# Which Aerial to buy??



## 89272 (May 18, 2005)

What is the best all round aerial to buy for my Hymer?
I only want to use the television for the ordinary channels and Freeview.
I just want a good basic one. Any tips?


----------



## 96088 (Aug 22, 2005)

Check this thread

http://www.motorhomefacts.com/ftopic-12691.html&highlight=


----------



## peejay (May 10, 2005)

I think the status 530 takes some beating, we have the 530/5 (short version) fitted to our van and it works brilliantly, you can also get one with a longer mast, the 530/10......

http://www.gradeuk.co.uk/products/antennas/status.asp

pete.


----------



## 97993 (Mar 5, 2006)

Hi Pete
Could'nt do me a favor could you ? checked out the site and I can see the 5305 has a mast legnth of 365 but could you actualy measure whats inside the van when fitted I have a Kontiki and the top cupboards are very shallow with a two tear cupboard system and i dont want to cut throught top one into the bottom one if at all possible.

ps Bodger I dont know if you were at peterborough but it seemed the only people getting watchable TV were those with satalite and those with the 530. my Status flying saucer type is going to make a very nice plant pot
Geo


----------



## peejay (May 10, 2005)

Geo,

Just measured it and from the ceiling to the base of the mast is 28cm then you will need to add another 4cm for the crank handle base mechanism.

pete.


----------



## 97993 (Mar 5, 2006)

Thanks for that, Pete
I have been trawling the other sites and they appear to be quoting 3 or 4 differant measurements (depents where you measure from) for that model thats why i needed an actual live fitting if you get my drift
Regards Geo
Did you replace the old type with the new one how do the holes mate up for size


----------



## peejay (May 10, 2005)

> Did you replace the old type with the new one how do the holes mate up for size


No, it was a new fit by the dealer on purchase.

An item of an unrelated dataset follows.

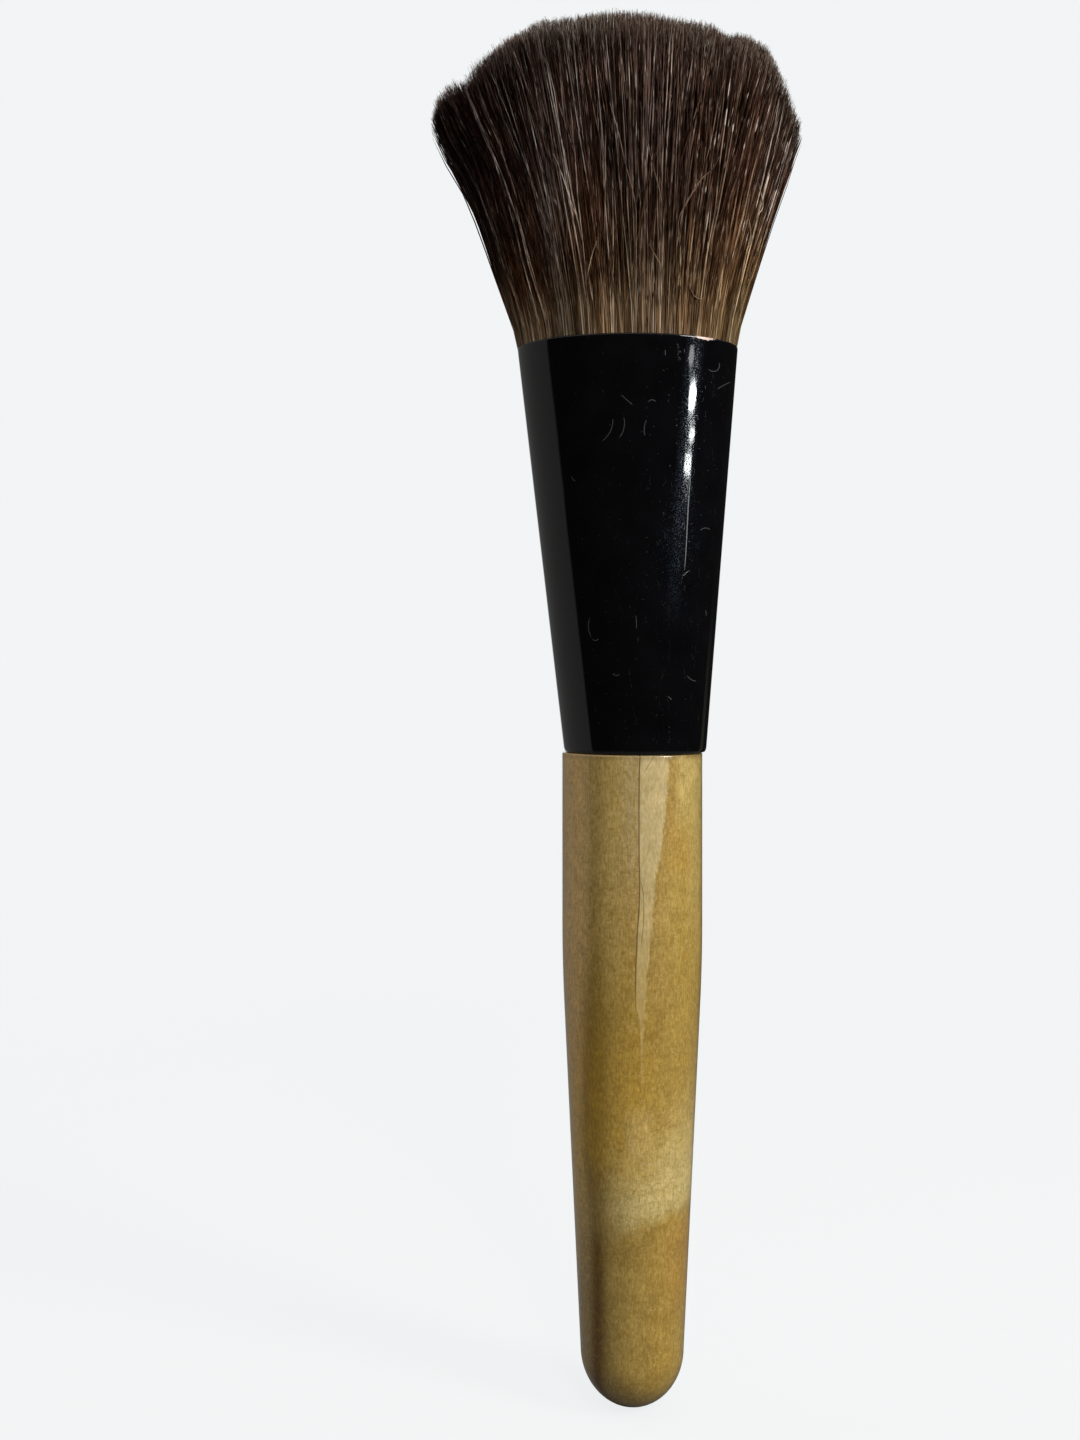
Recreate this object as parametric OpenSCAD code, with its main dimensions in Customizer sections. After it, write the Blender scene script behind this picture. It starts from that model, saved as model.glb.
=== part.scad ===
// Make-up brush with a turned wooden handle, a pressed oval ferrule and a flared hair tuft.
// Millimetres. +Z runs up the handle towards the hair, +X along the ferrule's wide side.
// The origin is on the handle's axis, in the middle of the parallel grip under the ferrule.

/* [Handle] */
// Diameter of the parallel grip under the ferrule
grip_d = 16.8; // [14:0.1:20]
// Length of the parallel grip
grip_length = 25; // [16:0.5:40]
// Length of the straight taper below the grip
taper_length = 46.3; // [30:0.1:90]
// Diameter where the taper ends and the rounded butt begins
butt_d = 12.35; // [9:0.05:13.5]
// Height of the rounded butt
butt_height = 6.8; // [4:0.1:10]
// Radius that breaks the edge of the shoulder under the ferrule
shoulder_edge = 0.25; // [0.1:0.05:0.6]

/* [Tenon] */
// Length of the tenon that goes up into the ferrule
tenon_length = 20; // [12:0.5:26]
// Gap between the tenon and the ferrule's wall at the foot, with both centred
tenon_play = 0.6; // [0.5:0.05:1.2]
// Chamfer on the end of the tenon
tenon_chamfer = 0.8; // [0.3:0.1:1.5]
// Depth of each glue groove turned in the tenon
groove_depth = 0.4; // [0.2:0.05:1]
// Width of each glue groove
groove_width = 1.2; // [0.6:0.1:1.8]
// Number of glue grooves
groove_count = 4; // [1:1:4]

/* [Ferrule] */
// Length of the ferrule from foot to mouth
ferrule_length = 48.2; // [42:0.1:60]
// Thickness of the ferrule's sheet metal
ferrule_wall = 0.45; // [0.3:0.05:0.6]
// How far the round foot stands proud of the grip all round
foot_proud = 0.1; // [0:0.05:0.4]
// How far the foot is glued off the handle's axis, to the right
foot_shift = 0.35; // [0:0.05:0.4]
// Height of the inward roll at the foot
foot_roll_height = 0.6; // [0.3:0.05:1]
// Width of the oval mouth, outside
mouth_width = 26.4; // [22:0.1:32]
// Depth of the oval mouth, outside
mouth_depth = 19.6; // [18:0.1:22]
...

Bodger, i'd echo geo's comments about the status omnidirectional (flying saucer type one), we used to have one on our old symphony and it was useless.

pete.


----------



## Telbell (May 1, 2005)

Peejay- I was interested in that measurement too- but do you have to add the length of the handle to the 32cm total?


----------



## peejay (May 10, 2005)

Hi Telbell,

no, you don't. The 4cm was for the fixed bit of the handle, the rest of it folds away at a right angle to the mast.

pete.


----------



## Telbell (May 1, 2005)

Thanks for that


----------



## 88782 (May 9, 2005)

Geo

Remember with the Kontiki you have a very thick roof and the Hymer may well be different, so the inside dimensions would not be the same, I have the end bathroom Kontiki and I mounted my 530/10 to come into the wardrobe unit.

KenS


----------



## Wanderwagon3 (May 27, 2005)

*As Topic*

G'Day All
Just a thought as I have similar needs.

Am I right in thinking that PeeJays 28cm inside length of the stem is dependent on the thickness of the roof.ie from exterior skin to interior roof lining. Or am I mistaken.?
I wanted a Status 530 but converter said it wouldn't fit so am trying to sort out a means of getting a workable ariel

Saw a campervan last weekend and they had a flatish movable olblong box roughly 30x25 x5 cm bought at Argos for abought £10 . Any one using one please comment as it is certainly neat enough. Has AAA bateries to boost it.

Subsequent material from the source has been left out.